## START Data

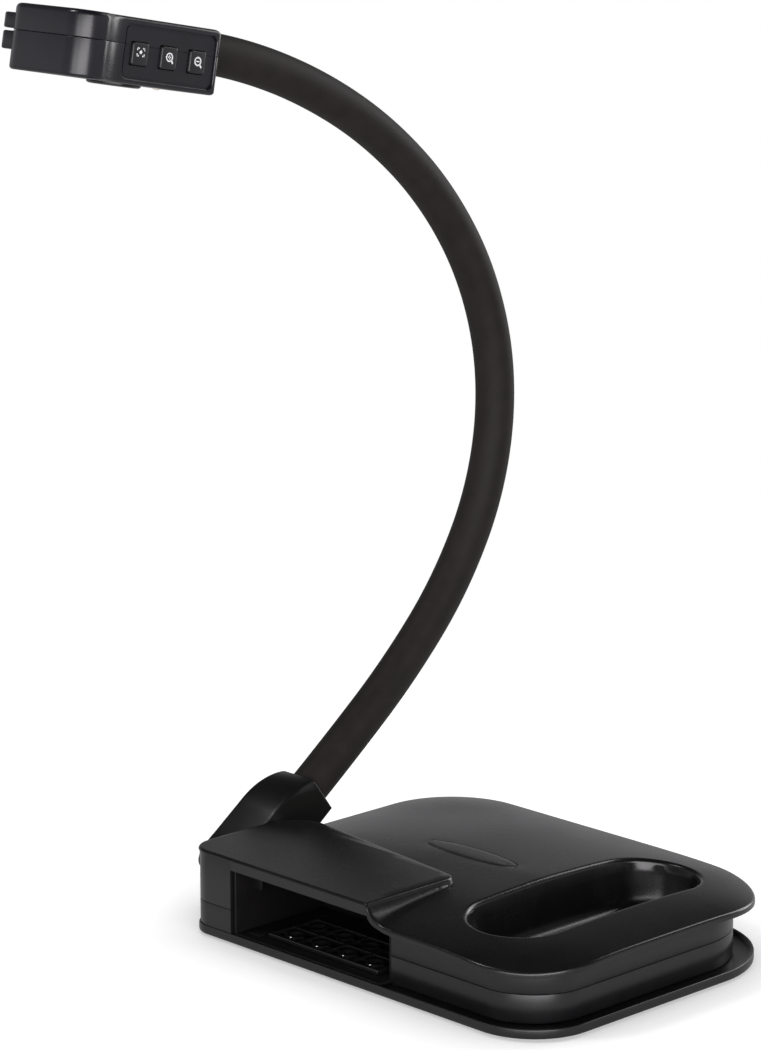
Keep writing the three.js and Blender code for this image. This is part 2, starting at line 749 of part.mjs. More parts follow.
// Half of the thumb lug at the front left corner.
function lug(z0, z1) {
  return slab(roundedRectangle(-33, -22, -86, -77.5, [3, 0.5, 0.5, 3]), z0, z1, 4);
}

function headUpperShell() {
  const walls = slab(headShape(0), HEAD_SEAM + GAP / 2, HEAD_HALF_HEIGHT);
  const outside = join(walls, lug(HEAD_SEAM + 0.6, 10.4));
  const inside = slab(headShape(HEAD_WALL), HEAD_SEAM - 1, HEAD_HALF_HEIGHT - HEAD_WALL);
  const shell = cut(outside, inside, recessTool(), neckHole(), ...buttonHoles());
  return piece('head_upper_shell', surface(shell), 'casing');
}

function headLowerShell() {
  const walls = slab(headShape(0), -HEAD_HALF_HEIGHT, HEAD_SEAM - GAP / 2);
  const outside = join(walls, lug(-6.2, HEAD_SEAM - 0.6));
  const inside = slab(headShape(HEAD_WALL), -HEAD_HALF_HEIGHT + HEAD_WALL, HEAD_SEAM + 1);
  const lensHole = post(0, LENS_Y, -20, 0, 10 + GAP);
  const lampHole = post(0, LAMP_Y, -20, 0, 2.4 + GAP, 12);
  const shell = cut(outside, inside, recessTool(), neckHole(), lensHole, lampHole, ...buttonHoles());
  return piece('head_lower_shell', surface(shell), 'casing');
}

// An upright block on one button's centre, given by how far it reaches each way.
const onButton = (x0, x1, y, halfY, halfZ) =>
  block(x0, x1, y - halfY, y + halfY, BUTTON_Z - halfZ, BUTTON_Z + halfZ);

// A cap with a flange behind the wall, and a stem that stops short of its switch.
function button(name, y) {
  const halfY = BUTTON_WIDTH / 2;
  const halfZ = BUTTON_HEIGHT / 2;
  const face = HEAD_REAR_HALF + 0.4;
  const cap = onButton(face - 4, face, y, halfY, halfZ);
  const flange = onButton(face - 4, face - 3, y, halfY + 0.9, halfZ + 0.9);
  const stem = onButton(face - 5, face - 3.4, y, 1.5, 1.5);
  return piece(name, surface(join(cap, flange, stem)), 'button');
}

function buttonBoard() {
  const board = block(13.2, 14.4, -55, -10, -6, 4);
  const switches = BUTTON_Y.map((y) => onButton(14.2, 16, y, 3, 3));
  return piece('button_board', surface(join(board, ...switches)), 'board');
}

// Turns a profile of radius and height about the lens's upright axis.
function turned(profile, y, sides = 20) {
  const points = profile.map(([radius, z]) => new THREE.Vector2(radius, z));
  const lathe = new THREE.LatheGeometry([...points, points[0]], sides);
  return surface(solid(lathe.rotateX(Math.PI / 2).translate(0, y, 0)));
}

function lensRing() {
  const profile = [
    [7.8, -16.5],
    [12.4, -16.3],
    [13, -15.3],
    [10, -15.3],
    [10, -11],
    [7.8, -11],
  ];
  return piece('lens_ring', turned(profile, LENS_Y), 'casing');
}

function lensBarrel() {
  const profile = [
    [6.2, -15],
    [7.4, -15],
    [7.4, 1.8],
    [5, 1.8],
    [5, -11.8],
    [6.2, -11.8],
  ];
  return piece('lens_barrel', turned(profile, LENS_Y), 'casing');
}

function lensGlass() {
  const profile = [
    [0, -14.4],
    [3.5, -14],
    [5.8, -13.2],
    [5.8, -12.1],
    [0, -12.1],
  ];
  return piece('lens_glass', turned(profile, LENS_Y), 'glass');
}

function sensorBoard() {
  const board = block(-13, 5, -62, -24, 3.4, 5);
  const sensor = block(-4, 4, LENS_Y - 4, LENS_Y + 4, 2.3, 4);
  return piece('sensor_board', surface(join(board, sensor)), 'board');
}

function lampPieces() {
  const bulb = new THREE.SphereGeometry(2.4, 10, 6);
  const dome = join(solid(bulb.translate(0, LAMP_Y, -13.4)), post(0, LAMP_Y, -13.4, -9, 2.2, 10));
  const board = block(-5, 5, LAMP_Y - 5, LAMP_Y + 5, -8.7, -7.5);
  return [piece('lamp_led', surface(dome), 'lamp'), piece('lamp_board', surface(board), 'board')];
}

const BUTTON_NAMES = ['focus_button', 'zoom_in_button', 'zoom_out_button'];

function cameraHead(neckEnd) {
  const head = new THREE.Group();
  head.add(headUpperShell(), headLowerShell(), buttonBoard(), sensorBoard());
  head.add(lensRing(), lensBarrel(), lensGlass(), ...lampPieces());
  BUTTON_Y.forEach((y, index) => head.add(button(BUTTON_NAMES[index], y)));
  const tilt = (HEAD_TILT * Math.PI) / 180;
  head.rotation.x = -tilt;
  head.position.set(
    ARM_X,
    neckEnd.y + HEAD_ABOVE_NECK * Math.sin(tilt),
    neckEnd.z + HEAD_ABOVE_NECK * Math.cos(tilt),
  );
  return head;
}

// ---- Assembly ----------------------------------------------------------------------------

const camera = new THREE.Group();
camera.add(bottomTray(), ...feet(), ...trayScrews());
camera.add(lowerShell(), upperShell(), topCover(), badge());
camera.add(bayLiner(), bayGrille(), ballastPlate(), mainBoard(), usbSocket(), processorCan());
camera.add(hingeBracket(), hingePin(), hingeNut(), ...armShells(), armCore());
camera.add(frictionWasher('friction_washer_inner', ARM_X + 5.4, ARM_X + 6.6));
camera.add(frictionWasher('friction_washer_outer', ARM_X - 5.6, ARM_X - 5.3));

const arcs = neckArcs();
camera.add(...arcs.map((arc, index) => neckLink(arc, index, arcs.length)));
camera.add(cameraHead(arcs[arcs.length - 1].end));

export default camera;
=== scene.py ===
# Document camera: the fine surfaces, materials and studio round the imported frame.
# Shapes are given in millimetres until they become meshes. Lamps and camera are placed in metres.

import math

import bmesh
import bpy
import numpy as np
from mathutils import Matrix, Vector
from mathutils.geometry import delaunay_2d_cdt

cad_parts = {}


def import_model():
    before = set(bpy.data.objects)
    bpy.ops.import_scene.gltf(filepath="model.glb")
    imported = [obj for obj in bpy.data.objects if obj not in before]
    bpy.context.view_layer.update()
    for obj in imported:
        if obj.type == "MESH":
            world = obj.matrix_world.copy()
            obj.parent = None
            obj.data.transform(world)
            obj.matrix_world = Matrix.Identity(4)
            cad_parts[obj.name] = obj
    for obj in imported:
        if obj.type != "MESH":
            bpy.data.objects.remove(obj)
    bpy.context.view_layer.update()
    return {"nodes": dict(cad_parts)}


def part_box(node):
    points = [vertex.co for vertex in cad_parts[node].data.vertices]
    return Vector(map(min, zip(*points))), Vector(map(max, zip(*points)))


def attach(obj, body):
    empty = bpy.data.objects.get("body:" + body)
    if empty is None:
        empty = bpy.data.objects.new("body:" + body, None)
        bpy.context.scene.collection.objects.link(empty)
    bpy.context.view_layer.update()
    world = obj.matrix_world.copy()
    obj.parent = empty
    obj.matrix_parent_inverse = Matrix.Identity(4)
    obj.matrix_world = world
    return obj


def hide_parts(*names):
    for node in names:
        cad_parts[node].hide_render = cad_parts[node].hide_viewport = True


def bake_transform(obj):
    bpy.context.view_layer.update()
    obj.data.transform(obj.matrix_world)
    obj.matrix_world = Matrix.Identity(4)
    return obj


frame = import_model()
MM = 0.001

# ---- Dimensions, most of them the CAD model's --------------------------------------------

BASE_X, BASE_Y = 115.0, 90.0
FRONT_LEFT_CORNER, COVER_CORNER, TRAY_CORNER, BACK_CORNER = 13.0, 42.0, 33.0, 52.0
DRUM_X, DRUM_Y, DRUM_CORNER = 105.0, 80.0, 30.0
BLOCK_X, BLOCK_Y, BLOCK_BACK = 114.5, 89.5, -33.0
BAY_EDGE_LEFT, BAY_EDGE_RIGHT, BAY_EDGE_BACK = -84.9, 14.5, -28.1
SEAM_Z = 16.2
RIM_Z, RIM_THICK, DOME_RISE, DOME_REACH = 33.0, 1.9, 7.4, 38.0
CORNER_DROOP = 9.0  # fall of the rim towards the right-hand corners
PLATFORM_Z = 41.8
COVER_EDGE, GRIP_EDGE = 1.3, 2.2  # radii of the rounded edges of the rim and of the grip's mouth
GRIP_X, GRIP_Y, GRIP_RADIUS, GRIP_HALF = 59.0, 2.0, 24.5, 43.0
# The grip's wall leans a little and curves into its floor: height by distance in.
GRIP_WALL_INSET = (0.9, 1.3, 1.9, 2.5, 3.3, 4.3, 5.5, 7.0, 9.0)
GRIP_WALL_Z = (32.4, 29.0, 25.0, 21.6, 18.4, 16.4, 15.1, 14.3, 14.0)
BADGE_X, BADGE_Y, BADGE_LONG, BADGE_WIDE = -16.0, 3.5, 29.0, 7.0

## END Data

Exercise instructions: Return only the stretch of the material above from the line holding "const arcs = neckArcs();" through the line holding "obj.parent = None", copied exactly.

Answer to this exercise:
const arcs = neckArcs();
camera.add(...arcs.map((arc, index) => neckLink(arc, index, arcs.length)));
camera.add(cameraHead(arcs[arcs.length - 1].end));

export default camera;
=== scene.py ===
# Document camera: the fine surfaces, materials and studio round the imported frame.
# Shapes are given in millimetres until they become meshes. Lamps and camera are placed in metres.

import math

import bmesh
import bpy
import numpy as np
from mathutils import Matrix, Vector
from mathutils.geometry import delaunay_2d_cdt

cad_parts = {}


def import_model():
    before = set(bpy.data.objects)
    bpy.ops.import_scene.gltf(filepath="model.glb")
    imported = [obj for obj in bpy.data.objects if obj not in before]
    bpy.context.view_layer.update()
    for obj in imported:
        if obj.type == "MESH":
            world = obj.matrix_world.copy()
            obj.parent = None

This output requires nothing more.